Ai’s video occasionally hints at more specific critical intentions: several shots show the artist dangling handcuffs as he dances, which seems an obvious reference to his own incarceration and to how ineffective it was. But those snippets of allegory are barely necessary in a video that has an assertion of freedom built into all four minutes and 15 seconds of it.

A final freedom that Ai is claiming is the liberty to borrow—to steal, really—whatever material he needs to make his artistic point, regardless of copyright or creative politesse. He knows that, once they’re incorporated into an authentic Ai Weiwei work, the segments he raids from Psy’s video mean something very different than they originally did. However unchanged they may look on the surface, in Ai’s hands these borrowings have in fact become utterly “transformed,” to use the language of copyright law—just as Marcel Duchamp’s store-bought urinal became an entirely different kind of cultural object once he’d declared it a sculpture named “Fountain.”

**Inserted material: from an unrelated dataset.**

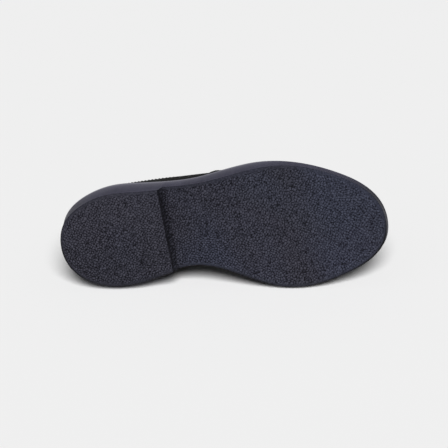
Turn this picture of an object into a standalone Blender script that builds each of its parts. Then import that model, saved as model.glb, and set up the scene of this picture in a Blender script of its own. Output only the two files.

The original Gangnam video is unchallenging pop-culture pap. Ai’s cover version is part of a daring artistic campaign aimed at waking up the largest nation in human history. And Ai knows that to achieve his goals (which must include staying out of jail, so he can live to dance another day) he needs to keep as much in the public eye as he can. Riding the Gangnam wave is one clever way to do that.

In the wake of his riff on Psy, Ai appeared on camera with an explanation: “We feel that every person has the right to express themselves, and this right to expression is fundamentally linked to our happiness, and even our existence. When a society constantly demands that everyone should abandon that right, then the society becomes a society without creativity. It can never become a happy society.”

The sage was there all along, even in wraparounds.